Vol. 15 Issue No. 3 | January 21 – 27, 2009

Cave Creek sales tax goes to 3 percent March 23

By Linda Bentley | January 21, 2009

CAVE CREEK – Council passed the second reading of an ordinance on Tuesday to increase sales tax from 2.5 percent to 3 percent for two years, effective March 23, 2009, by a vote of 6-1, with Vice Mayor Gilbert Lopez dissenting.

Town Accountant Marian Groeneveld said the increase will bring in approximately $500,000 per year.

Randy Simpson’s application for a non-conforming use modification to the roof of his home passed unanimously.

Per Mayor Vincent Francia’s request, council was reconsidering a special use permit (SUP) application for the Branded Bullfrog to allow ATV sales, rentals and ecological tours and an SUP application for a drive-through for Parkway Bank.

During public comment, Ralph Mozilo said, “I chastised council when it turned this down.” He mentioned the absurdity of requiring the applicant to have their clients meet them out by Bartlett Lake, stating, “You want the business to start and end in Cave Creek.”

Council approved the SUP by a vote of 5-1, with Councilwoman Grace Meeth dissenting out of fear ATV renters would eventually end up in the washes. Lopez voted “present.”

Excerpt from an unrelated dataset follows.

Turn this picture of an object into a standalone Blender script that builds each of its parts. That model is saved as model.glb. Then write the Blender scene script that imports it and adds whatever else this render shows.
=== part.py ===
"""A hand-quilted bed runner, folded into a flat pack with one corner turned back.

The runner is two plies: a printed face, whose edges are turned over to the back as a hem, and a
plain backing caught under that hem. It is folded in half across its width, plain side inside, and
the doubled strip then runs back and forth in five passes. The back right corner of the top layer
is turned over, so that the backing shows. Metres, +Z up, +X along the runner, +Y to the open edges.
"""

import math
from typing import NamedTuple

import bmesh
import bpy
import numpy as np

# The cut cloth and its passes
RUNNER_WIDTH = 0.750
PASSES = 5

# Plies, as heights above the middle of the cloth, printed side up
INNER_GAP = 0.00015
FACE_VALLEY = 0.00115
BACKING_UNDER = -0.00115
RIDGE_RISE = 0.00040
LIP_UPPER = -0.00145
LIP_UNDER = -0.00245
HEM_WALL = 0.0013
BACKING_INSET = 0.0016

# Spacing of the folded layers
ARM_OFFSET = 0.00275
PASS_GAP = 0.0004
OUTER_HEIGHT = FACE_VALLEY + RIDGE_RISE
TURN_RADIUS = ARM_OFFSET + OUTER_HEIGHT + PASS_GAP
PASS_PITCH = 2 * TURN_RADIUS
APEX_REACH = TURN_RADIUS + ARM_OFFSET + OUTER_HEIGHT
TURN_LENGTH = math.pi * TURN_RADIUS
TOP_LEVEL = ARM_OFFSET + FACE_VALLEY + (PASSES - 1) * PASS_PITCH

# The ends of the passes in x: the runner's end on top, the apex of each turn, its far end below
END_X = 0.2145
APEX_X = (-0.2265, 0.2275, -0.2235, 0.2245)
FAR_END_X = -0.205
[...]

Attorney Jon Paladini, representing Parkway Bank, went over his points about meeting all the criteria to be granted the SUP, limiting the use to financial institutions and limiting hours from 7 a.m. to 7 p.m.

Anna Marsolo presented a petition signed by the owners of seven restaurants in town opposing the bank’s SUP; the petition indicated it would then allow national drive through food chains.

During public comment, Planning Commissioner Steve LaMar said, based on the comments made that evening and the fact that seven town core businesses opposed the drive through, he believed there was a factual basis to legally turn the drive through down, citing it was “inconsistent with the historic town core and the underpinnings of this community.”

Although three attorneys recently advised SUPs are not precedent setting unless all the circumstances are identical, Meeth insists approval will set a precedent and will bring in franchises.

Lopez said, “I opposed it before and I oppose it now.”

As he called for a vote, Francia said, “I sense a little bit of ‘the sky is falling,’” asking, “How did this culture last this long with Dairy Queen without falling like Rome?”

It passed by a vote of 4-2 with Lopez and Meeth dissenting and Councilwoman Kim Brennan recusing herself.

The crowd, however, was there for the last agenda item, Ric Slaughter’s SUP application for Ric’s Body and Paint to locate at Spur Cross Station.

Although many citizens and council members praised Slaughter’s business practices and reputation, neighbors called locating a body shop adjacent to residential property a “bad fit,” which Francia said is a problem the town will have when commercial abuts residential.

By a vote of 2-5, Councilman Dick Esser’s motion to approve the SUP failed with Esser and Bunch voting in favor.